Data block:
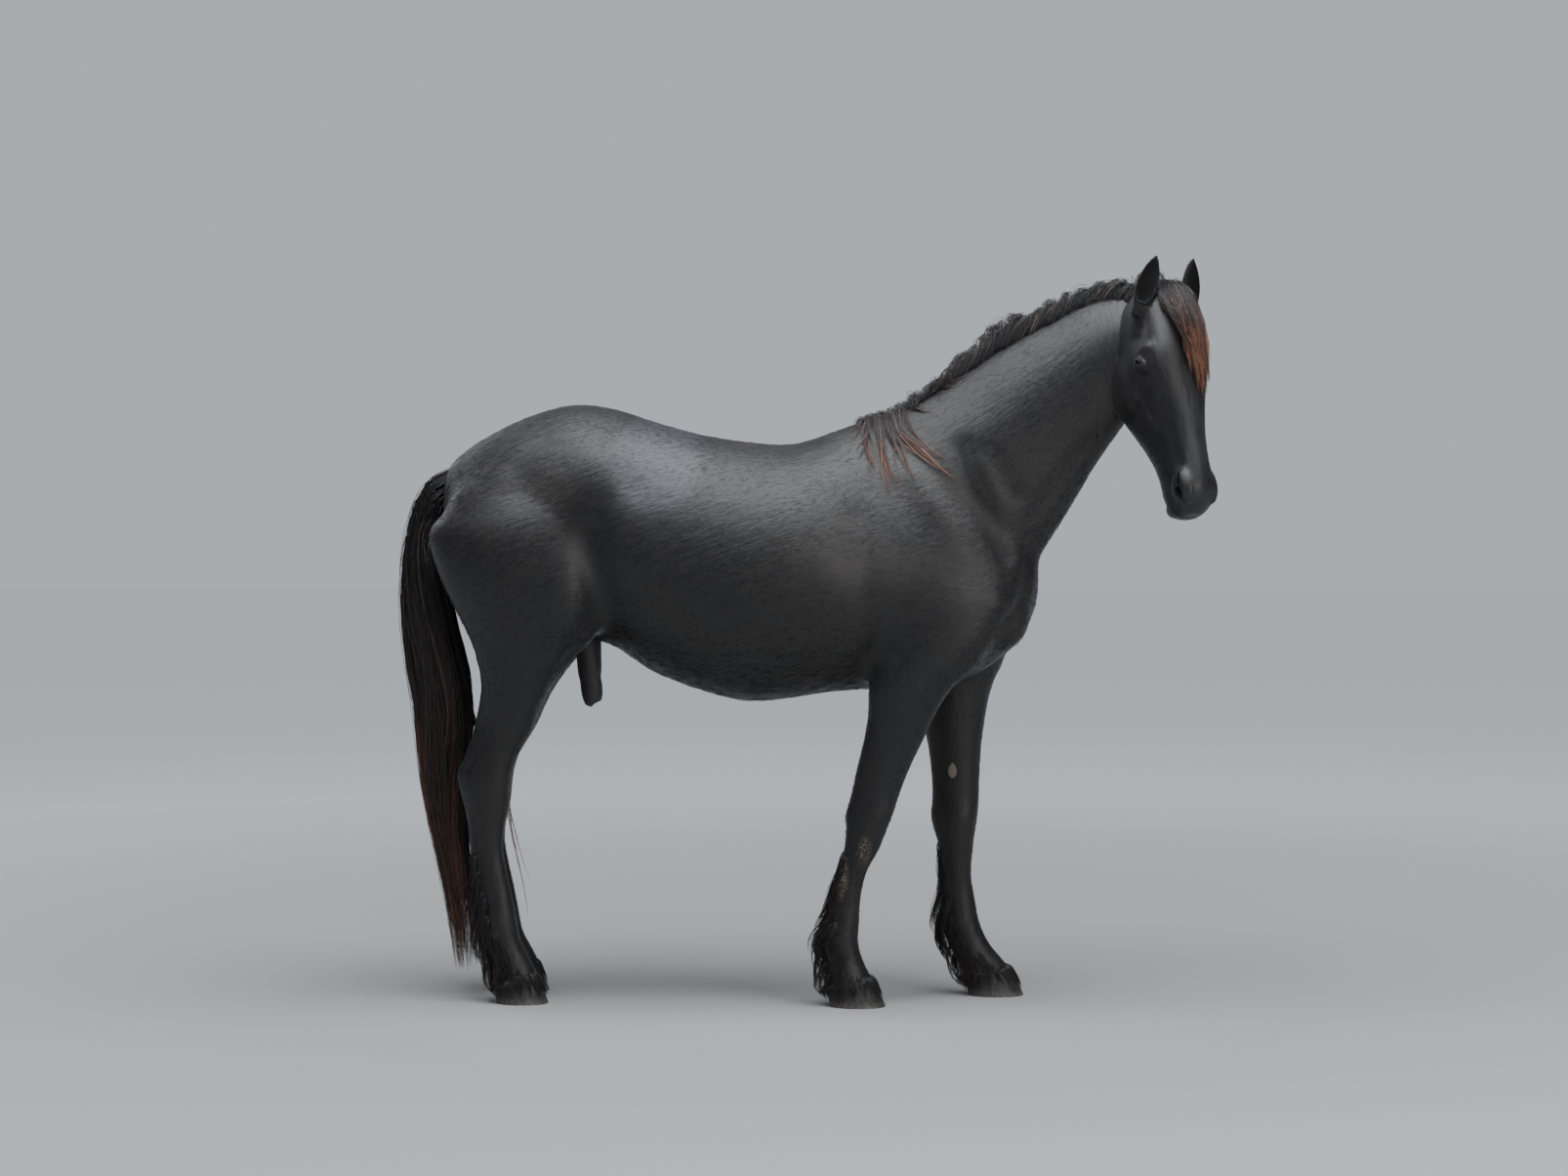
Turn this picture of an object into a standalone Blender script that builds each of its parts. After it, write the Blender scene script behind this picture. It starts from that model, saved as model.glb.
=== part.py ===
"""A Friesian horse standing square-on, its head turned to its right: a life-size model for a museum floor.

The horse faces +X, its left side is +Y and it stands on z = 0. All sizes are in metres.
The body is modelled whole from named rings and muscles, then parted into nodes with thin cuts.
"""

import math
import random

import bmesh
import bpy
import numpy as np
from mathutils import Matrix, Vector
from mathutils.bvhtree import BVHTree

# Driving dimensions, in the horse's own frame, where x = 0 lies under the middle of the back.
WITHERS = 1.60
CROUP = 1.645
BACK = 1.535
BELLY = 0.822
BARREL_HALF = 0.300
HIP_HALF = 0.262
CHEST_HALF = 0.215
BREAST_X = 0.680
BUTTOCK_X = -0.968
FORE_FOOT_Y = 0.128
HIND_FOOT_Y = 0.128
HEAD_LENGTH = 0.645
HEAD_YAW = math.radians(-56)
HEAD_PITCH = math.radians(20)
HEAD_ROLL = math.radians(-2.7)
POLL = Vector((1.061, -0.170, 1.977))
EYE_RADIUS = 0.0215
GAP = 0.0003
SLIVER = 0.0002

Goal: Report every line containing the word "into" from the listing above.

Final answer:
Turn this picture of an object into a standalone Blender script that builds each of its parts. After it, write the Blender scene script behind this picture. It starts from that model, saved as model.glb.
The body is modelled whole from named rings and muscles, then parted into nodes with thin cuts.